Adieu mes amours was a popular secular polyphonic chanson of the late 15th century. Many settings of this tune are in fact based on the c. 1480 setting by Josquin des Prez, in which the lower two voices are in quasi-canon, and the upper two voices are freer. The tune itself is in a simple ABA' form. It appeared in many manuscripts and prints from many countries, including in Ottaviano Petrucci's Odhecaton A.

==Josquin's version==
Josquin's chanson was used as the basis for works by a number of other composers, including a version by Heinrich Isaac, and the five-voice chanson "Vous seulement" by Simon Moreau. The setting by Jean Mouton seems to be unrelated to the setting by Josquin. Although "Adieu mes amours" was originally a secular chanson, it was used in a number of mass settings such as, Missa "Adieu mes amours" which uses both parody and cantus firmus compositional techniques by Francesco de Layolle, and another Missa "Adieu mes amours" by Jacob Obrecht.

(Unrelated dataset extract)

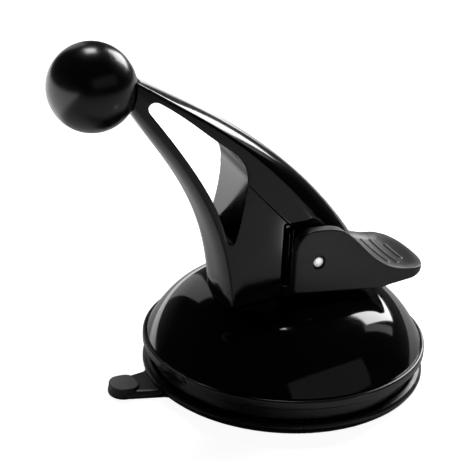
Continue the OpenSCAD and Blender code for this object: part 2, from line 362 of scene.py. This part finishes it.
def noise(tree, size_mm, detail=3.0, stretch=(1, 1, 1)):
    """Noise whose features are about size_mm across, drawn out along an axis by stretch"""
    place = tree.nodes.new("ShaderNodeTexCoord")
    mapping = tree.nodes.new("ShaderNodeMapping")
    mapping.inputs["Scale"].default_value = [1 / s for s in stretch]
    texture = tree.nodes.new("ShaderNodeTexNoise")
    texture.inputs["Scale"].default_value = 1 / (size_mm * MM)
    texture.inputs["Detail"].default_value = detail
    tree.links.new(place.outputs["Object"], mapping.inputs["Vector"])
    tree.links.new(mapping.outputs["Vector"], texture.inputs["Vector"])
    return texture.outputs["Fac"]


def ranged(tree, source, low, high, from_low=0.3, from_high=0.7):
    """A source's middle range stretched to run from low to high"""
    node = tree.nodes.new("ShaderNodeMapRange")
    node.inputs["From Min"].default_value = from_low
    node.inputs["From Max"].default_value = from_high
    node.inputs["To Min"].default_value = low
    node.inputs["To Max"].default_value = high
    tree.links.new(source, node.inputs["Value"])
    return node.outputs["Result"]


def maths(tree, operation, a, b):
    """A sum, product or the like of two sockets or numbers"""
    node = tree.nodes.new("ShaderNodeMath")
    node.operation = operation
    for socket, value in zip(node.inputs, (a, b)):
        if isinstance(value, (int, float)):
            socket.default_value = value
        else:
            tree.links.new(value, socket)
    return node.outputs[0]


def mixed_colour(tree, factor, a, b):
    node = tree.nodes.new("ShaderNodeMix")
    node.data_type = "RGBA"
    node.inputs[6].default_value = (*a, 1)
    node.inputs[7].default_value = (*b, 1)
    tree.links.new(factor, node.inputs[0])
    return node.outputs[2]


def bumped(tree, shader, height, depth_mm, strength=1.0, under=None):
    """Relief from a height, laid over an earlier relief where one is given"""
    node = tree.nodes.new("ShaderNodeBump")
    node.inputs["Strength"].default_value = strength
    node.inputs["Distance"].default_value = depth_mm * MM
    tree.links.new(height, node.inputs["Height"])
    if under is not None:
        tree.links.new(under, node.inputs["Normal"])
    tree.links.new(node.outputs["Normal"], shader.inputs["Normal"])
    return node.outputs["Normal"]


def moulded(name, dark, light, rough, grain_mm, grain_depth, smudge=0.06, scratch=0.05, specular=0.5):
    """Moulded plastic: cloudy roughness, faint wipe marks, a fine grain and slightly paler edges"""
    material, tree, shader = node_tree(name)
    cloud = ranged(tree, noise(tree, 14, 4), 0, smudge)
    wipes = ranged(tree, noise(tree, 0.6, 2, (18, 1, 6)), 0, scratch, 0.55, 0.8)
    roughness = maths(tree, "ADD", maths(tree, "ADD", cloud, wipes), rough)
    tree.links.new(roughness, shader.inputs["Roughness"])
    geometry = tree.nodes.new("ShaderNodeNewGeometry")
    edges = ranged(tree, geometry.outputs["Pointiness"], 0, 0.5, 0.5, 0.62)
    speckle = ranged(tree, noise(tree, 5, 5), 0, 0.5)
    colour = mixed_colour(tree, maths(tree, "ADD", edges, speckle), dark, light)
    tree.links.new(colour, shader.inputs["Base Color"])
    shader.inputs["Specular IOR Level"].default_value = specular
    flow = bumped(tree, shader, noise(tree, 6, 2), 0.01, 0.25)
    bumped(tree, shader, noise(tree, grain_mm, 3), grain_depth, 1.0, flow)
    return material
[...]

The first attribution to Josquin of this chanson is in the Casanatense chansonnier of around 1480, which was probably put together to celebrate the betrothal of Isabella d'Este to Francesco Gonzaga. The chansonnier includes works by many of the great composers of the period, including Johannes Ockeghem, Johannes Martini and Alexander Agricola. It included six chansons attributed to Josquin, each with a different spelling of his name, suggesting that the copyist was not aware of Josquin prior to this, lessening the likelihood that the chanson was mistakenly attributed to Josquin.

An issue in the performance practice of Josquin's setting of this chanson is whether it was a vocal piece or an instrumental piece. Although there is underlay of the text in the Florence 2794 manuscript, the music does not fit well with the rondeau refrain of the original. At least ten other contemporary manuscripts include only the incipit and no other text.